##### Extracted material

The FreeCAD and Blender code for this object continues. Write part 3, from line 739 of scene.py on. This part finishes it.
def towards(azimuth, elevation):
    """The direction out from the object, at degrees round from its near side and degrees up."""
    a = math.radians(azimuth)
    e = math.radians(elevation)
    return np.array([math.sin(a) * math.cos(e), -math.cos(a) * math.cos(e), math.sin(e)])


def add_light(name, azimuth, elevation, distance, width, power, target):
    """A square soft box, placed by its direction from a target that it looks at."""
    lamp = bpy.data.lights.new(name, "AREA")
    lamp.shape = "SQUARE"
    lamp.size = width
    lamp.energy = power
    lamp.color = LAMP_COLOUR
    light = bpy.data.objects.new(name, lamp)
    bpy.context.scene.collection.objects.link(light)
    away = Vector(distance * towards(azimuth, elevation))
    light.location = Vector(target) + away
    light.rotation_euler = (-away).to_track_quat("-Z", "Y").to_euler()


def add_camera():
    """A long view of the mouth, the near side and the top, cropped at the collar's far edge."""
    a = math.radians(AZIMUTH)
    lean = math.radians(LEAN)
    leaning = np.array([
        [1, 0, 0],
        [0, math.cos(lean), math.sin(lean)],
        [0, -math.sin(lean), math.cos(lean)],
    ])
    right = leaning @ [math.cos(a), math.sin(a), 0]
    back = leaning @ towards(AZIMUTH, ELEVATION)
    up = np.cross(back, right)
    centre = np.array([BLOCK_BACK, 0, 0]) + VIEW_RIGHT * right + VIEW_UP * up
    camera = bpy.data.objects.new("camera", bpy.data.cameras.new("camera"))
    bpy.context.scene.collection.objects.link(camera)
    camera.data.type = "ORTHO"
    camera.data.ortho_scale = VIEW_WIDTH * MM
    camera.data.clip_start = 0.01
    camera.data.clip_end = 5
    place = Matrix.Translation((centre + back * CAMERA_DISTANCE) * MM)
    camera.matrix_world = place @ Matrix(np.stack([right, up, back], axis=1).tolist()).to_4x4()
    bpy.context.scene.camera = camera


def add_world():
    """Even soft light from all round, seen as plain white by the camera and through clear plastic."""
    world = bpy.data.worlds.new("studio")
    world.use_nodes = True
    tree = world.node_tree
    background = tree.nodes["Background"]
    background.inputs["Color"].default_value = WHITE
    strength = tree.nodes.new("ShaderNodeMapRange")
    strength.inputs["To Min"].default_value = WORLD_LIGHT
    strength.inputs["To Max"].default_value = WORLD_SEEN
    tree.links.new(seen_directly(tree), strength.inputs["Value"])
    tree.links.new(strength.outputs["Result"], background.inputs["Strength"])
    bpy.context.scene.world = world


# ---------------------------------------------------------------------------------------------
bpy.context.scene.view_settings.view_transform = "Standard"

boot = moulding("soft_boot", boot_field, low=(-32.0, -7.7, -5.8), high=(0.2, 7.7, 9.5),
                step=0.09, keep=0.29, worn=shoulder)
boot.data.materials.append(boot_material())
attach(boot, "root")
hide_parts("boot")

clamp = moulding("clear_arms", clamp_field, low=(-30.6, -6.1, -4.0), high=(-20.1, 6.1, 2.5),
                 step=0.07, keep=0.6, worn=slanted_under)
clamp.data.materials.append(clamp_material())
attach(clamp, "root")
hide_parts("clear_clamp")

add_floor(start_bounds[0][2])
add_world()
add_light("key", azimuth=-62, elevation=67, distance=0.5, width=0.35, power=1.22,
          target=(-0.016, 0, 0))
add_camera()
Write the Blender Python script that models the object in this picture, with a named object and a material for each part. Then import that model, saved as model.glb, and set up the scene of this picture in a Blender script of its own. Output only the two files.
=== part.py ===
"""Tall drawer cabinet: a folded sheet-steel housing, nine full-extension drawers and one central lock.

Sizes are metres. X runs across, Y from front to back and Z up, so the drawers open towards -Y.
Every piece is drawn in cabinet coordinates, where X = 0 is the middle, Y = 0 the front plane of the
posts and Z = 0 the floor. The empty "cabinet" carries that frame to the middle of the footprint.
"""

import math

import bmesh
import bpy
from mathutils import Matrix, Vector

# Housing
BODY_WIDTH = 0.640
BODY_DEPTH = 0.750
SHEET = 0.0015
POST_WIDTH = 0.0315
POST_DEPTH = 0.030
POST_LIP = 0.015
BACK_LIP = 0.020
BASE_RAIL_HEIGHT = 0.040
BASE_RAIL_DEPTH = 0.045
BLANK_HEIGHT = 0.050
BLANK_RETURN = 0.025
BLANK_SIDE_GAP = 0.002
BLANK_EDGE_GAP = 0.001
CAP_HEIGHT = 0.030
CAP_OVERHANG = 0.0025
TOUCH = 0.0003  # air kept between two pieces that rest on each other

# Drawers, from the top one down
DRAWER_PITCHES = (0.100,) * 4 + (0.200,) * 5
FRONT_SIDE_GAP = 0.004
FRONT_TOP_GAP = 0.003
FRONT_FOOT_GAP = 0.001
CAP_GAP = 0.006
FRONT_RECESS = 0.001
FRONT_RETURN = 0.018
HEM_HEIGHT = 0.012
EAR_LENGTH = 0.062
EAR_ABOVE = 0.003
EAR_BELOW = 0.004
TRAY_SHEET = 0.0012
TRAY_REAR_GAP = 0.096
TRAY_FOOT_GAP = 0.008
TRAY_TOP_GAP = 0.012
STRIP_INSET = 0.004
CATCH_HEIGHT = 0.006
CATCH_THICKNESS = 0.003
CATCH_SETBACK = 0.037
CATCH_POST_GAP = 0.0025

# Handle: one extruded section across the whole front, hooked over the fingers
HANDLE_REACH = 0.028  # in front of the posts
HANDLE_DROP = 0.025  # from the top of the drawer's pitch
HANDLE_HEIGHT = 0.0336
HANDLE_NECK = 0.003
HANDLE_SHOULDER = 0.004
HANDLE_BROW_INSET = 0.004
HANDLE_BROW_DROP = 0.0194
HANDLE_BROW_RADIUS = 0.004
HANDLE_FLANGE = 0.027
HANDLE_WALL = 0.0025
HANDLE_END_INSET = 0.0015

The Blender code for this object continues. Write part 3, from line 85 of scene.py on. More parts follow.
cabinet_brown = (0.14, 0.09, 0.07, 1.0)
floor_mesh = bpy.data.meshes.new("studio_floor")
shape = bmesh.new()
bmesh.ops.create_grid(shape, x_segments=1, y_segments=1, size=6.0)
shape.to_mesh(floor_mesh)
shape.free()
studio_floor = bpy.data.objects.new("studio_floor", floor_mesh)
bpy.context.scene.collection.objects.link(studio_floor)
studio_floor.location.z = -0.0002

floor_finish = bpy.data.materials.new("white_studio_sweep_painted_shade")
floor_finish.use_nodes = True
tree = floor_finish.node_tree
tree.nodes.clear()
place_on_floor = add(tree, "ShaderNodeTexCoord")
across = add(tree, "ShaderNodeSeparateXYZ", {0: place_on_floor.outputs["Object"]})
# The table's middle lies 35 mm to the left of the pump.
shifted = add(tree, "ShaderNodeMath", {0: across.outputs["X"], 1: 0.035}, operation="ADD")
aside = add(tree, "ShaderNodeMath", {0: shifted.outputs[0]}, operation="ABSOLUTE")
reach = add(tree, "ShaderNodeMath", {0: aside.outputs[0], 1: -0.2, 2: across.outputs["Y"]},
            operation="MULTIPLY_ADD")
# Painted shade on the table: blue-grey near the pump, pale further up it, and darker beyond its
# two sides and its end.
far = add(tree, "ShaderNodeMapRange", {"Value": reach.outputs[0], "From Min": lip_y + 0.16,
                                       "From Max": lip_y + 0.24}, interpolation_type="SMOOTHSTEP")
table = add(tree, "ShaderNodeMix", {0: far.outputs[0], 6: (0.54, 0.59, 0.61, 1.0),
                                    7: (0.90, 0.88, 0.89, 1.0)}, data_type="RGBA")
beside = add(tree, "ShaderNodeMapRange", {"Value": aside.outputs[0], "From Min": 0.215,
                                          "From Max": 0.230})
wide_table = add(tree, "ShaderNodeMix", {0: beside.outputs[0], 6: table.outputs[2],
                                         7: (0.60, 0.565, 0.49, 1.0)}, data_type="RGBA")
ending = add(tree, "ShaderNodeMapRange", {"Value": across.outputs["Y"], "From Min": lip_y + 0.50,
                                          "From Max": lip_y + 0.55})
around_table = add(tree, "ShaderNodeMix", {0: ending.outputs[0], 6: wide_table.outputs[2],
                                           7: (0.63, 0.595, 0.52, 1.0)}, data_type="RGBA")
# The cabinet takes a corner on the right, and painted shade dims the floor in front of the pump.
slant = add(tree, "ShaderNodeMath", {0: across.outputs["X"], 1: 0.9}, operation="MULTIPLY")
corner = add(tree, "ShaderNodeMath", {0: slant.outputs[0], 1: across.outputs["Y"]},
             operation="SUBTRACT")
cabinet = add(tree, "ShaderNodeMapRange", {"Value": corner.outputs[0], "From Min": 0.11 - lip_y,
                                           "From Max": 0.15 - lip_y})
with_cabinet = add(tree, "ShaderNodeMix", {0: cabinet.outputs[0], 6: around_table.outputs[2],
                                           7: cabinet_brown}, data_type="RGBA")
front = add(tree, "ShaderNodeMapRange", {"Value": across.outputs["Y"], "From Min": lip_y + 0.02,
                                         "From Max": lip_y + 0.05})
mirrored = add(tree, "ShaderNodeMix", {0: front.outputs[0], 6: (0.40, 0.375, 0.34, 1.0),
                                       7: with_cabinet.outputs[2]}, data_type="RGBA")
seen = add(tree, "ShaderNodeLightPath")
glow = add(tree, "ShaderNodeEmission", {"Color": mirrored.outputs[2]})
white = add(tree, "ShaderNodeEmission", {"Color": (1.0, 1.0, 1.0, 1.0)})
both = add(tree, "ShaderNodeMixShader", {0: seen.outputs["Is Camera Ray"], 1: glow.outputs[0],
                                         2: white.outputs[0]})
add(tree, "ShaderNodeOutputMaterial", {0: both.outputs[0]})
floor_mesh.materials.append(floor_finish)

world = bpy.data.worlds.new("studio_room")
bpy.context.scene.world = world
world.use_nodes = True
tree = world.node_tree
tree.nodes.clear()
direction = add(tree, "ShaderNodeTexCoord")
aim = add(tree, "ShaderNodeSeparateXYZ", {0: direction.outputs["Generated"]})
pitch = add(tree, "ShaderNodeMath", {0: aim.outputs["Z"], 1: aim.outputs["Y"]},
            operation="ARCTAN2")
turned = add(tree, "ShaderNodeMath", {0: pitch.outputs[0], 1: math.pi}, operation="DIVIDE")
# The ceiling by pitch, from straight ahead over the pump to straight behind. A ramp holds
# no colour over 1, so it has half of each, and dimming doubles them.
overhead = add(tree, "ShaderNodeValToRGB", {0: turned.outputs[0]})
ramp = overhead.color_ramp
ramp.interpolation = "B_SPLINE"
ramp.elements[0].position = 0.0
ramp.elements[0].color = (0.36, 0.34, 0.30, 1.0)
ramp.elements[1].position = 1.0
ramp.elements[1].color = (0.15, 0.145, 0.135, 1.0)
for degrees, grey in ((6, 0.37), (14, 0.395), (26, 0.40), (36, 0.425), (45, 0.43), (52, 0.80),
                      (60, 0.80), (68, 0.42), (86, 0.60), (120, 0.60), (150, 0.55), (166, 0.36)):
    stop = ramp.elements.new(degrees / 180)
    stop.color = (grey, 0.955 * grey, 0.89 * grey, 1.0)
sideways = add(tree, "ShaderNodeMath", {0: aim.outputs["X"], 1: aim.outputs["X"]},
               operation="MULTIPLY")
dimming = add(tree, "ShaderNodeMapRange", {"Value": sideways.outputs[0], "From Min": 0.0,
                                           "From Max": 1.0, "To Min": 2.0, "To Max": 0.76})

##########

# [Task requirements]
The required output is the exact run of lines from the beginning of the listing above to the line that contains "return np.array([math.sin(a) *", inclusive of both.

# [The output]
The FreeCAD and Blender code for this object continues. Write part 3, from line 739 of scene.py on. This part finishes it.
def towards(azimuth, elevation):
    """The direction out from the object, at degrees round from its near side and degrees up."""
    a = math.radians(azimuth)
    e = math.radians(elevation)
    return np.array([math.sin(a) * math.cos(e), -math.cos(a) * math.cos(e), math.sin(e)])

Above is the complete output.